## Task goal
Copy exactly the lines from the one containing "obj.data.transform(world)" to the one containing "bpy.data.objects.remove(obj)", both lines included, and nothing else.

── Entries shown ──

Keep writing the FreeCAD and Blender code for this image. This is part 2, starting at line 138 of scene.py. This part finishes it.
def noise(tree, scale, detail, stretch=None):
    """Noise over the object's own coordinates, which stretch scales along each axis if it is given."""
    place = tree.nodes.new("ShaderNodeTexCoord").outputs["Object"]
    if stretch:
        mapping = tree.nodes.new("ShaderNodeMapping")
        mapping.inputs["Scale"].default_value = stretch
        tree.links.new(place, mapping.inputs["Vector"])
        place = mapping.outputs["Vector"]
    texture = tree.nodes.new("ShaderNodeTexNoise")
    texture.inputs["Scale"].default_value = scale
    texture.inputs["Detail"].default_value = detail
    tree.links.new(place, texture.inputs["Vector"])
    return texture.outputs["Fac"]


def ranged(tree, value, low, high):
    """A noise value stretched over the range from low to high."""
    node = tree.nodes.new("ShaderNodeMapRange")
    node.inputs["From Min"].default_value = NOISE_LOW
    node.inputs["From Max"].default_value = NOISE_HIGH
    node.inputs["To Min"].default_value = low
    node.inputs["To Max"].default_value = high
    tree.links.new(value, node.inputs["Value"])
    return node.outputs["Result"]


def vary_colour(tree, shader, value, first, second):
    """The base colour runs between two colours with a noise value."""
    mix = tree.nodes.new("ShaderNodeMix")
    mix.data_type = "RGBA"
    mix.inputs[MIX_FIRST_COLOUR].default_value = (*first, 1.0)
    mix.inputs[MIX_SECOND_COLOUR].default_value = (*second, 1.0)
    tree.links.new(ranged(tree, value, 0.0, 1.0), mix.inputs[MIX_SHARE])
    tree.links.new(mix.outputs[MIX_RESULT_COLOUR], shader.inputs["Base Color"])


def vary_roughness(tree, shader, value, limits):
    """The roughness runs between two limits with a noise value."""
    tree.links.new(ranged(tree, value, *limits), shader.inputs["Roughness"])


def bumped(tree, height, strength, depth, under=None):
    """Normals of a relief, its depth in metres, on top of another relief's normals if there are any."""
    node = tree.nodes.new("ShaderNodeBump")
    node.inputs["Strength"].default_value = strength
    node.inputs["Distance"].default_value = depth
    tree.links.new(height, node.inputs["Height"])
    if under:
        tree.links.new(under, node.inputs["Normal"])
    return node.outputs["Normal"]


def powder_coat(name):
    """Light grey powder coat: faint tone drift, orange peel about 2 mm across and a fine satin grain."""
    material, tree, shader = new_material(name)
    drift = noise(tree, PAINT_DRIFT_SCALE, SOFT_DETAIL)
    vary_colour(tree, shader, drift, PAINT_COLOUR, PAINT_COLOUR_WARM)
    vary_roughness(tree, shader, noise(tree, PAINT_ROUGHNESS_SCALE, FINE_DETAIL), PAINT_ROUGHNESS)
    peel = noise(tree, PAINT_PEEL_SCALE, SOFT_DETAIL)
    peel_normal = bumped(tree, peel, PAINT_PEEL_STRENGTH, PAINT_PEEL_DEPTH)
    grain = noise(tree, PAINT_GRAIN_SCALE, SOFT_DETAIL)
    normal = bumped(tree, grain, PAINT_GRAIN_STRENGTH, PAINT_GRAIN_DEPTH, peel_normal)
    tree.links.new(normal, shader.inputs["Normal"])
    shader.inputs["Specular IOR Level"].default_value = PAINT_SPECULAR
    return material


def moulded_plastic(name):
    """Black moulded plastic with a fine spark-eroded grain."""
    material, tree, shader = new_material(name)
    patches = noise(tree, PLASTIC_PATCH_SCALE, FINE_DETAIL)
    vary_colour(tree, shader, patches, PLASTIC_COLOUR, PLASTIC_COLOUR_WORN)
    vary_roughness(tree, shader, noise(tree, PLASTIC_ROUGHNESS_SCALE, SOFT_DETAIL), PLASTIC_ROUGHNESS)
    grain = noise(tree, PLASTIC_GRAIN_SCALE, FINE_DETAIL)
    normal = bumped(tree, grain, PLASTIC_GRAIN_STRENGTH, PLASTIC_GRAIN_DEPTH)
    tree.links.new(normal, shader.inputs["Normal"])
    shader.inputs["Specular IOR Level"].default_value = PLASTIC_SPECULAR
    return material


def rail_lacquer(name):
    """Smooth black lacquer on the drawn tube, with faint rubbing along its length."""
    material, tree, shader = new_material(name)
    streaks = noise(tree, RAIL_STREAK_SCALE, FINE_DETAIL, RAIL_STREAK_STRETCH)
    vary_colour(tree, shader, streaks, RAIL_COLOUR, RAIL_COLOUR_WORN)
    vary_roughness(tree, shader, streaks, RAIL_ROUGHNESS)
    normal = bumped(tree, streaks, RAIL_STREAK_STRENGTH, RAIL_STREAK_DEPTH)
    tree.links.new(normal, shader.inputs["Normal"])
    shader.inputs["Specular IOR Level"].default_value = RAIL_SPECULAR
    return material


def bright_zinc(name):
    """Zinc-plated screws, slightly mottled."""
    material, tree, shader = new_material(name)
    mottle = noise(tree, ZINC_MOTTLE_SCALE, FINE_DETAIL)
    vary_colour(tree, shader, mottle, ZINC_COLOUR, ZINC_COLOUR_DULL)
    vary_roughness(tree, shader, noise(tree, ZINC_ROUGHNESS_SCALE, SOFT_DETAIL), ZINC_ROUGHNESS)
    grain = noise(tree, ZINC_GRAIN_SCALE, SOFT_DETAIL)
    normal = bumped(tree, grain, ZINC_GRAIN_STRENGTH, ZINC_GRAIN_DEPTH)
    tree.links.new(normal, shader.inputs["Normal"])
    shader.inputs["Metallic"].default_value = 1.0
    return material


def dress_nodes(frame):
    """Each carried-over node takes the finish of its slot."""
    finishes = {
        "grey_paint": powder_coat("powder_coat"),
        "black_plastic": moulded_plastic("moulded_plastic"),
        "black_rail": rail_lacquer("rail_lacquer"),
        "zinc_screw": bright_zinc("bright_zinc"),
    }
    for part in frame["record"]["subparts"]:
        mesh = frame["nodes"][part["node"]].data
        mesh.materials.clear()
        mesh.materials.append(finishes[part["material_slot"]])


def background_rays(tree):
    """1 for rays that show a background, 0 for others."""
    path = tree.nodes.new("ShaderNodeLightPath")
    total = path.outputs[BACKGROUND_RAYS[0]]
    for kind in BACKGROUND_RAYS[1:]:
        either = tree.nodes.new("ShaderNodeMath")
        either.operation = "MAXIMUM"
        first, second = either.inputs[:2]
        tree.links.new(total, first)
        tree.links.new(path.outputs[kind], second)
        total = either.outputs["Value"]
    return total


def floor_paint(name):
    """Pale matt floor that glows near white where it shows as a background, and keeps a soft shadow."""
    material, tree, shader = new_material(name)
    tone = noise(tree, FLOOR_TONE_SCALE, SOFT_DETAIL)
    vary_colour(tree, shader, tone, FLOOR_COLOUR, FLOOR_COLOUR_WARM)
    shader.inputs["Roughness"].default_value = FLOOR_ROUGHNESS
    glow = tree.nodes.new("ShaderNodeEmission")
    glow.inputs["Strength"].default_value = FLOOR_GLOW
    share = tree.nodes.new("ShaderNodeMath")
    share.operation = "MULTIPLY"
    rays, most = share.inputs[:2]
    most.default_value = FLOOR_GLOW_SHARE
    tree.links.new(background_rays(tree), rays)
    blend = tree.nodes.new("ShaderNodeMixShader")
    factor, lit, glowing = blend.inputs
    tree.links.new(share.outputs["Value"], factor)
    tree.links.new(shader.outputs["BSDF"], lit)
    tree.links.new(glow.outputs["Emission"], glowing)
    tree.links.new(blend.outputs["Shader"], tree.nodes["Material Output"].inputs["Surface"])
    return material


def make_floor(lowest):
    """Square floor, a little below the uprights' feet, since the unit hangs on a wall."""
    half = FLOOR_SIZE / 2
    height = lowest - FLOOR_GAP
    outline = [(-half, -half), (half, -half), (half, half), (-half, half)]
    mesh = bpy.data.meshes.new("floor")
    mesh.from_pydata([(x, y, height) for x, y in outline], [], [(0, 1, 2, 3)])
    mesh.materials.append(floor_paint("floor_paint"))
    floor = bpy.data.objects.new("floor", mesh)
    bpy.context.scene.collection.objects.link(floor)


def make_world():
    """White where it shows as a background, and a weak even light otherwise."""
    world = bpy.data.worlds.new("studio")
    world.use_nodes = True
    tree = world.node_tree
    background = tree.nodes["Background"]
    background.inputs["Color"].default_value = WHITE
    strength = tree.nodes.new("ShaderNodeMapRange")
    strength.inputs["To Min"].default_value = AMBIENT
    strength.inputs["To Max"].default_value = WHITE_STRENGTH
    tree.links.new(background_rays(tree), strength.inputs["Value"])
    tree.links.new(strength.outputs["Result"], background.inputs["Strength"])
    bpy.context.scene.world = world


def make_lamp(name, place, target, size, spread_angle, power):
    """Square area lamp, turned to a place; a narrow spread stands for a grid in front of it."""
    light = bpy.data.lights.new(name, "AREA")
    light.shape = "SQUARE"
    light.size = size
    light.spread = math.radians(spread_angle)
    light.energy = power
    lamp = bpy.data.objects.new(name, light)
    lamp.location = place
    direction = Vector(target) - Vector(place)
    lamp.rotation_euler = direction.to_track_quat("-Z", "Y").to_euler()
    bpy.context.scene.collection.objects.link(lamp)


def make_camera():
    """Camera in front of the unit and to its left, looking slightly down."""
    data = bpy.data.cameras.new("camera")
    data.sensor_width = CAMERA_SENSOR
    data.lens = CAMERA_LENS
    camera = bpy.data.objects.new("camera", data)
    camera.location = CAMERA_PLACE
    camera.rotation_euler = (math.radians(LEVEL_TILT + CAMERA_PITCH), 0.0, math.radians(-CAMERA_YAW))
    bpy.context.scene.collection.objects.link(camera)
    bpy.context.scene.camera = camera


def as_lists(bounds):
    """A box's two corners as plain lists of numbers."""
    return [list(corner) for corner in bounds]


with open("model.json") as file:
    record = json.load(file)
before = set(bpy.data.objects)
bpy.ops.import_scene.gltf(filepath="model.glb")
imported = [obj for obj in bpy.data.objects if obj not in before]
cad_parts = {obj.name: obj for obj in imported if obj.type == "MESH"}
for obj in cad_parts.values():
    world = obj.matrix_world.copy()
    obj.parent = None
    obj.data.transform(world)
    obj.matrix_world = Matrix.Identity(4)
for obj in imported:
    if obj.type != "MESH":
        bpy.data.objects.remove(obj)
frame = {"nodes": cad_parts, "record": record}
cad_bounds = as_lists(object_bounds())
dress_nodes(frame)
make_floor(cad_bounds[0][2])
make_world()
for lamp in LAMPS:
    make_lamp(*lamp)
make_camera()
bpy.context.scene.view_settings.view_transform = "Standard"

───
── Entries shown ──

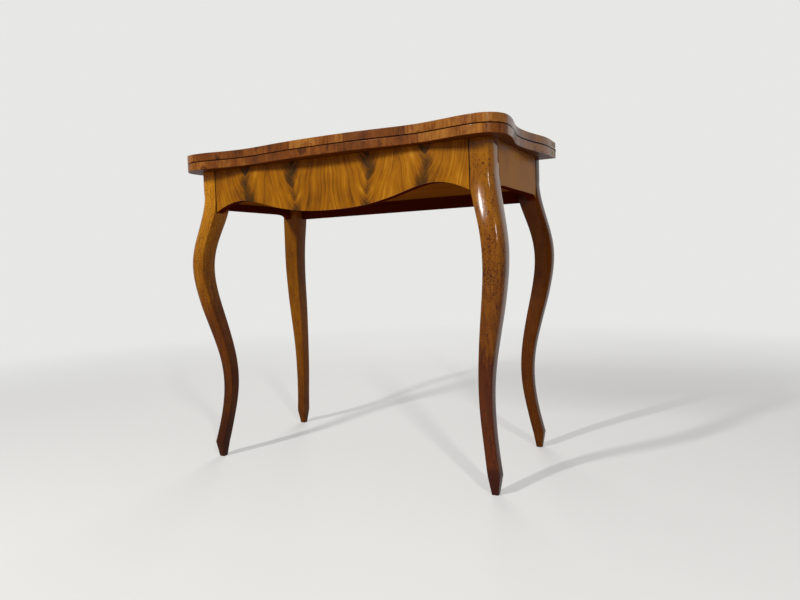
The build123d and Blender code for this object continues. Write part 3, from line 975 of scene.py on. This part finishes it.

───

## Complete answer
    obj.data.transform(world)
    obj.matrix_world = Matrix.Identity(4)
for obj in imported:
    if obj.type != "MESH":
        bpy.data.objects.remove(obj)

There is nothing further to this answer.